The Halls arrived in Glasgow in June, 1925, and went over to meet the Lumsdens in Edinburgh. Then in August, they went on a trip to Skye by way of Crianlarich. Apparently while on Skye they stayed for about a week at Portree and then over a number of years, Hall made four colour woodcuts of Highland scenes, including Portree Bay (top) and A croft at Crianlarich (1929 - 1930). Unfortunately, I can't seem to find an image of A croft at Crianlarich and the one above is Cottage on Skye which she made as late as 1940. But it was Gerrie who discovered that Rice had made a woodcut called Aberfoyle, Scotland and, as it happens, Aberfoyle and Crianlarich are only about twenty miles or so from one another.

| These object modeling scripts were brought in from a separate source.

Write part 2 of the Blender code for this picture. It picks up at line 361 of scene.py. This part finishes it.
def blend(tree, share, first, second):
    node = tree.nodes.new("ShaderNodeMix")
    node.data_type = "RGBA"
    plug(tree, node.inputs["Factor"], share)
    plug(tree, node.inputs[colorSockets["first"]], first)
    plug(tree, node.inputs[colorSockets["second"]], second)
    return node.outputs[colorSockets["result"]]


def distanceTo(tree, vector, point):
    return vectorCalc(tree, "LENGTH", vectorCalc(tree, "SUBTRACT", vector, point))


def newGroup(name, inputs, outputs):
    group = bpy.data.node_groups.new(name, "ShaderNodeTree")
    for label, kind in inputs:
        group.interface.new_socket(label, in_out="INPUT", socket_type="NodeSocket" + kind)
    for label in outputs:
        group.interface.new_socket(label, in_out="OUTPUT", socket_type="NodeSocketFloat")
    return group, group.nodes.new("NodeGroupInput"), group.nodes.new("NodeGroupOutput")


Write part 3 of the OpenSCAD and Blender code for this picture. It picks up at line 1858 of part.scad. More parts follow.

Hall was a magpie. You only need to look at the work Helen Stevenson was doing by the time Hall visited Scotland, especially The hen wife (1924) to see where some of Hall's ideas for A Highland Croft (1927-1928) came from. Not only that, there are some obvious similarities between Hall's print and Kenneth Broad's A Sussex Farm (1925) exhibited at Los Angeles in February, 1926. But her borrowing worked because the colour woodcuts she made in the States based on the trip to Scotland are the best things she ever did, certainly a lot more lively than the woodcuts that drew their inspiration from trips to France. Hall was a rather repetitive and unoriginal artist as you can see from the basic sameness of the buildings and their similarities to the work of Rice (who had cabin-fever) but as an American she could ignore the British conception of things and made the Highlands look like a cross between the Rocky Mountains and Pont Aven. OK, it's easy enough for a European like myself to snigger but by comparison, Rice looks merely craftsmanlike. The question is, though, was he there as well?